REQUIREMENTS →
Give back the full material, exactly as it reads.

SUPPLIED INFORMATION →

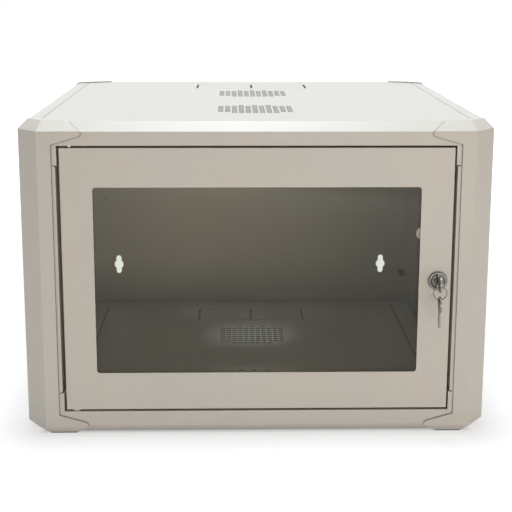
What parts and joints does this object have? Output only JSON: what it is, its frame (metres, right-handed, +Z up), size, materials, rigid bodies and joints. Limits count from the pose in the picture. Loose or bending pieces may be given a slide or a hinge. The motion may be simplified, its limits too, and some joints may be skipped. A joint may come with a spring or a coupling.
{
  "type": "wall mount network cabinet",
  "caption": "Low wide wall cabinet for 19 inch equipment: folded sheet steel frame and panels, glazed swing door with cam lock and keys, removable sides.",
  "frame": {"origin": "middle of the base, at the height of the four corner feet, centred in X and Y on the overall box with the keys in the lock", "axes": "+X to the right as seen from the front, +Y from the door back to the wall, +Z up"},
  "size_m": [0.6026, 0.5806, 0.4115],
  "materials": {
    "body_paint": "fine satin powder coat, warm light grey",
    "rail_zinc": "zinc plated sheet",
    "fastener_zinc": "bright zinc plated",
    "spring_steel": "bright spring steel wire",
    "lock_chrome": "polished chrome plate",
    "key_nickel": "nickel plated",
    "seal_rubber": "matt black rubber",
    "door_glazing": "clear toughened glass, slightly tinted",
    "washer_nylon": "natural nylon"
  },
  "bodies": {
    "cabinet": {"front_frame": "body_paint", "rear_frame": "body_paint", "corner_post_front_left": "body_paint", "corner_post_front_right": "body_paint", "corner_post_rear_left": "body_paint", "corner_post_rear_right": "body_paint", "top_rail_left": "body_paint", "top_rail_right": "body_paint", "base_rail_left": "body_paint", "base_rail_right": "body_paint", "top_panel": "body_paint", "bottom_panel": "body_paint", "rear_panel": "body_paint", "rear_panel_screws": "fastener_zinc", "rack_rail_left": "rail_zinc", "rack_rail_right": "rail_zinc", "depth_bracket_low_left": "rail_zinc", "depth_bracket_low_right": "rail_zinc", "depth_bracket_high_left": "rail_zinc", "depth_bracket_high_right": "rail_zinc", "rack_rail_screws": "fastener_zinc", "rack_rail_nuts": "fastener_zinc", "bracket_screws": "fastener_zinc", "earth_stud": "fastener_zinc", "earth_nut": "fastener_zinc", "door_pads": "seal_rubber", "lower_hinge_pin": "fastener_zinc", "hinge_washer": "washer_nylon"},
    "door": {"door_frame": "body_paint", "glass_seal": "seal_rubber", "door_glass": "door_glazing", "glass_clips": "fastener_zinc", "glass_clip_studs": "fastener_zinc", "glass_clip_nuts": "fastener_zinc", "upper_hinge_guide": "fastener_zinc", "upper_hinge_spring": "spring_steel", "lock_body": "lock_chrome", "lock_nut": "fastener_zinc"},
    "hinge_pin": {"upper_hinge_pin": "fastener_zinc"},
    "lock": {"lock_plug": "lock_chrome", "lock_cam": "fastener_zinc", "lock_cam_screw": "fastener_zinc"},
    "key": {"key": "key_nickel"},
    "ring": {"key_ring": "spring_steel"},
    "spare": {"spare_key": "key_nickel"},
    "side_panel_right": {"side_panel_right": "body_paint", "side_latch_body_right": "lock_chrome", "side_latch_nut_right": "fastener_zinc"},
    "side_panel_left": {"side_panel_left": "body_paint", "side_latch_body_left": "lock_chrome", "side_latch_nut_left": "fastener_zinc"},
    "side_latch_right": {"side_latch_plug_right": "lock_chrome", "side_latch_cam_right": "fastener_zinc"},
    "side_latch_left": {"side_latch_plug_left": "lock_chrome", "side_latch_cam_left": "fastener_zinc"}
  },
  "joints": [
    {"name": "door_hinge", "type": "hinge", "parent": "cabinet", "child": "door", "pos_m": [-0.2336, -0.25055, 0.2], "axis": [0, 0, -1], "range_deg": [0, 115]},
    {"name": "hinge_pin_slide", "type": "slide", "parent": "door", "child": "hinge_pin", "axis": [0, 0, -1], "range_m": [0, 0.009], "stiffness_N_per_m": 400, "springref_m": -0.005, "deforming": ["upper_hinge_spring"]},
    {"name": "lock_turn", "type": "hinge", "parent": "door", "child": "lock", "pos_m": [0.2296, -0.25855, 0.2076], "axis": [0, -1, 0], "range_deg": [0, 90]},
    {"name": "key_pull", "type": "slide", "parent": "lock", "child": "key", "axis": [0, -1, 0], "range_m": [0, 0.025]},
    {"name": "ring_swing", "type": "hinge", "parent": "key", "child": "ring", "pos_m": [0.2296, -0.27975, 0.2053], "axis": [-1, 0, 0], "range_deg": [-10, 40]},
    {"name": "spare_swing", "type": "hinge", "parent": "ring", "child": "spare", "pos_m": [0.2296, -0.27975, 0.1885], "axis": [-1, 0, 0], "range_deg": [-10, 40]},
    {"name": "side_panel_right_tilt", "type": "hinge", "parent": "cabinet", "child": "side_panel_right", "pos_m": [0.2988, 0.01525, 0.0308], "axis": [0, 1, 0], "range_deg": [0, 20]},
    {"name": "side_panel_left_tilt", "type": "hinge", "parent": "cabinet", "child": "side_panel_left", "pos_m": [-0.2988, 0.01525, 0.0308], "axis": [0, -1, 0], "range_deg": [0, 20]},
    {"name": "side_latch_right_turn", "type": "hinge", "parent": "side_panel_right", "child": "side_latch_right", "pos_m": [0.2847, 0.01525, 0.3622], "axis": [-1, 0, 0], "range_deg": [0, 90]},
    {"name": "side_latch_left_turn", "type": "hinge", "parent": "side_panel_left", "child": "side_latch_left", "pos_m": [-0.2847, 0.01525, 0.3622], "axis": [-1, 0, 0], "range_deg": [0, 90]}
  ]
}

WRITTEN SOLUTION →
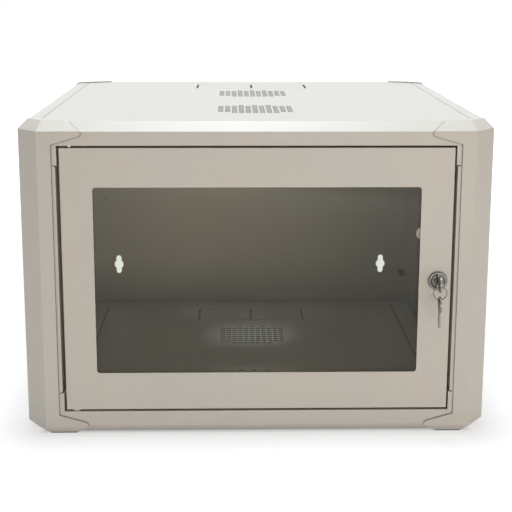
What parts and joints does this object have? Output only JSON: what it is, its frame (metres, right-handed, +Z up), size, materials, rigid bodies and joints. Limits count from the pose in the picture. Loose or bending pieces may be given a slide or a hinge. The motion may be simplified, its limits too, and some joints may be skipped. A joint may come with a spring or a coupling.
{
  "type": "wall mount network cabinet",
  "caption": "Low wide wall cabinet for 19 inch equipment: folded sheet steel frame and panels, glazed swing door with cam lock and keys, removable sides.",
  "frame": {"origin": "middle of the base, at the height of the four corner feet, centred in X and Y on the overall box with the keys in the lock", "axes": "+X to the right as seen from the front, +Y from the door back to the wall, +Z up"},
  "size_m": [0.6026, 0.5806, 0.4115],
  "materials": {
    "body_paint": "fine satin powder coat, warm light grey",
    "rail_zinc": "zinc plated sheet",
    "fastener_zinc": "bright zinc plated",
    "spring_steel": "bright spring steel wire",
    "lock_chrome": "polished chrome plate",
    "key_nickel": "nickel plated",
    "seal_rubber": "matt black rubber",
    "door_glazing": "clear toughened glass, slightly tinted",
    "washer_nylon": "natural nylon"
  },
  "bodies": {
    "cabinet": {"front_frame": "body_paint", "rear_frame": "body_paint", "corner_post_front_left": "body_paint", "corner_post_front_right": "body_paint", "corner_post_rear_left": "body_paint", "corner_post_rear_right": "body_paint", "top_rail_left": "body_paint", "top_rail_right": "body_paint", "base_rail_left": "body_paint", "base_rail_right": "body_paint", "top_panel": "body_paint", "bottom_panel": "body_paint", "rear_panel": "body_paint", "rear_panel_screws": "fastener_zinc", "rack_rail_left": "rail_zinc", "rack_rail_right": "rail_zinc", "depth_bracket_low_left": "rail_zinc", "depth_bracket_low_right": "rail_zinc", "depth_bracket_high_left": "rail_zinc", "depth_bracket_high_right": "rail_zinc", "rack_rail_screws": "fastener_zinc", "rack_rail_nuts": "fastener_zinc", "bracket_screws": "fastener_zinc", "earth_stud": "fastener_zinc", "earth_nut": "fastener_zinc", "door_pads": "seal_rubber", "lower_hinge_pin": "fastener_zinc", "hinge_washer": "washer_nylon"},
    "door": {"door_frame": "body_paint", "glass_seal": "seal_rubber", "door_glass": "door_glazing", "glass_clips": "fastener_zinc", "glass_clip_studs": "fastener_zinc", "glass_clip_nuts": "fastener_zinc", "upper_hinge_guide": "fastener_zinc", "upper_hinge_spring": "spring_steel", "lock_body": "lock_chrome", "lock_nut": "fastener_zinc"},
    "hinge_pin": {"upper_hinge_pin": "fastener_zinc"},
    "lock": {"lock_plug": "lock_chrome", "lock_cam": "fastener_zinc", "lock_cam_screw": "fastener_zinc"},
    "key": {"key": "key_nickel"},
    "ring": {"key_ring": "spring_steel"},
    "spare": {"spare_key": "key_nickel"},
    "side_panel_right": {"side_panel_right": "body_paint", "side_latch_body_right": "lock_chrome", "side_latch_nut_right": "fastener_zinc"},
    "side_panel_left": {"side_panel_left": "body_paint", "side_latch_body_left": "lock_chrome", "side_latch_nut_left": "fastener_zinc"},
    "side_latch_right": {"side_latch_plug_right": "lock_chrome", "side_latch_cam_right": "fastener_zinc"},
    "side_latch_left": {"side_latch_plug_left": "lock_chrome", "side_latch_cam_left": "fastener_zinc"}
  },
  "joints": [
    {"name": "door_hinge", "type": "hinge", "parent": "cabinet", "child": "door", "pos_m": [-0.2336, -0.25055, 0.2], "axis": [0, 0, -1], "range_deg": [0, 115]},
    {"name": "hinge_pin_slide", "type": "slide", "parent": "door", "child": "hinge_pin", "axis": [0, 0, -1], "range_m": [0, 0.009], "stiffness_N_per_m": 400, "springref_m": -0.005, "deforming": ["upper_hinge_spring"]},
    {"name": "lock_turn", "type": "hinge", "parent": "door", "child": "lock", "pos_m": [0.2296, -0.25855, 0.2076], "axis": [0, -1, 0], "range_deg": [0, 90]},
    {"name": "key_pull", "type": "slide", "parent": "lock", "child": "key", "axis": [0, -1, 0], "range_m": [0, 0.025]},
    {"name": "ring_swing", "type": "hinge", "parent": "key", "child": "ring", "pos_m": [0.2296, -0.27975, 0.2053], "axis": [-1, 0, 0], "range_deg": [-10, 40]},
    {"name": "spare_swing", "type": "hinge", "parent": "ring", "child": "spare", "pos_m": [0.2296, -0.27975, 0.1885], "axis": [-1, 0, 0], "range_deg": [-10, 40]},
    {"name": "side_panel_right_tilt", "type": "hinge", "parent": "cabinet", "child": "side_panel_right", "pos_m": [0.2988, 0.01525, 0.0308], "axis": [0, 1, 0], "range_deg": [0, 20]},
    {"name": "side_panel_left_tilt", "type": "hinge", "parent": "cabinet", "child": "side_panel_left", "pos_m": [-0.2988, 0.01525, 0.0308], "axis": [0, -1, 0], "range_deg": [0, 20]},
    {"name": "side_latch_right_turn", "type": "hinge", "parent": "side_panel_right", "child": "side_latch_right", "pos_m": [0.2847, 0.01525, 0.3622], "axis": [-1, 0, 0], "range_deg": [0, 90]},
    {"name": "side_latch_left_turn", "type": "hinge", "parent": "side_panel_left", "child": "side_latch_left", "pos_m": [-0.2847, 0.01525, 0.3622], "axis": [-1, 0, 0], "range_deg": [0, 90]}
  ]
}